Sources of Financing for Businesses

Businesses for sale can be classified by deal-size. Businesses that are valued below $ 2 Million are classified as main-street businesses, businesses valued between $2 Million and $5 Million are classified as lower middle market, while businesses that are above $5 Million are classified as upper middle market. This blog tends to focus on main-street and lower middle market businesses.

Main-street and lower middle market businesses need to raise money for several reasons. Some common reasons are business growth and expansion, working capital fluctuations, refinancing existing loans, replacing existing equipment, and paying the owner. Financing for growth and expansion is the most common reason for main-street and middle-market businesses.

There are several sources for financing business operations or businesses acquisitions. Some of these sources are:

  1. Friends and Family
  2. Government grants
  3. Crowd sourcing
  4. Trade credit
  5. Personal credit cards
  6. Personal loans
  7. Business credit cards
  8. Lease
  9. Bank and Credit Union loans
  10. Asset based lender
  11. Angel Investment
  12. Venture capital
  13. Private equity investment
  14. Mezzanine lender

Bank loans are the most common source for financing business acquisitions and business operations. Asset based lending is also commonly used.  Asset based lending refers to lending secured by an asset. If the loan is not paid the asset is taken over by the lender.

Angel investment, venture capital investment and private equity investment plays a key role in raising money. These investors provide capital for ownership equity or convertible debt.

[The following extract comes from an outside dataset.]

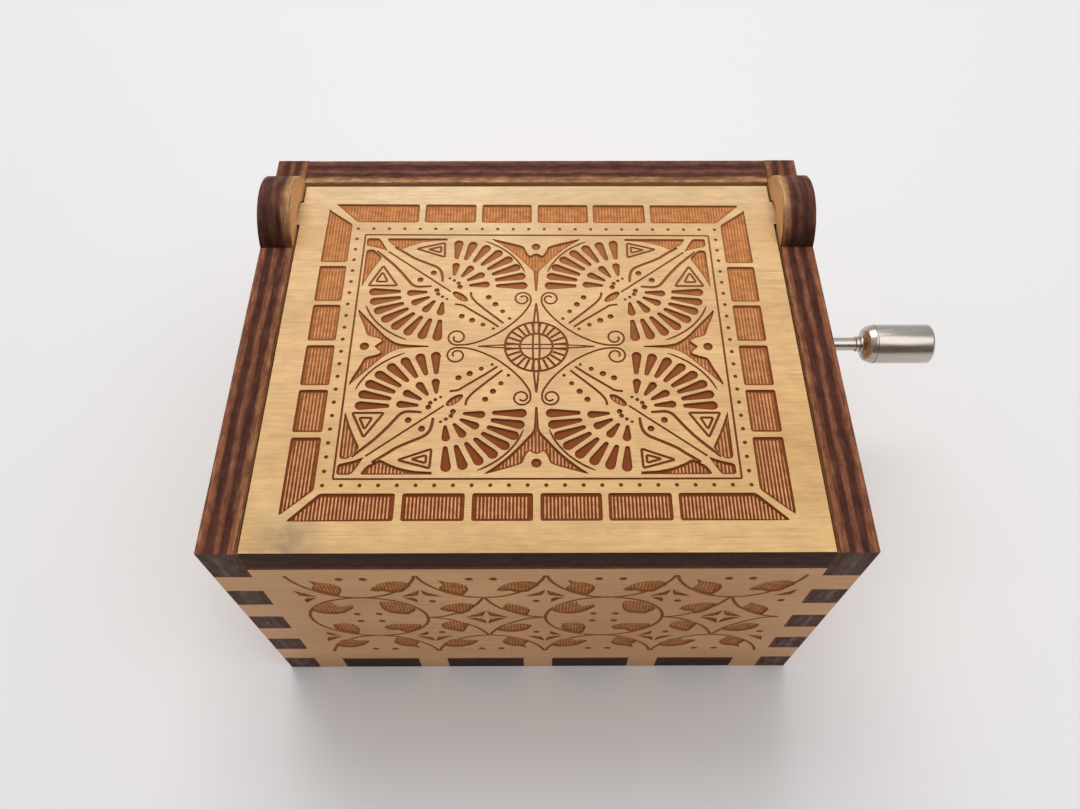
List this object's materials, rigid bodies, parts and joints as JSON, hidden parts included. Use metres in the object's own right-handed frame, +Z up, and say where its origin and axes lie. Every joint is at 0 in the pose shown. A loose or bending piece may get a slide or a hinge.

Interestingly, business and personal credit cards are also commonly used for short-term financing of business operations.

Mezzanine lenders provide the additional (incremental) funding required for completing a business acquisition or business expansion project. It is usually structured as a hybrid between debt and equity financing for business expansion. Mezzanine financing may be debt financing, but gives the owner the right to convert debt to ownership equity in the company at a set price.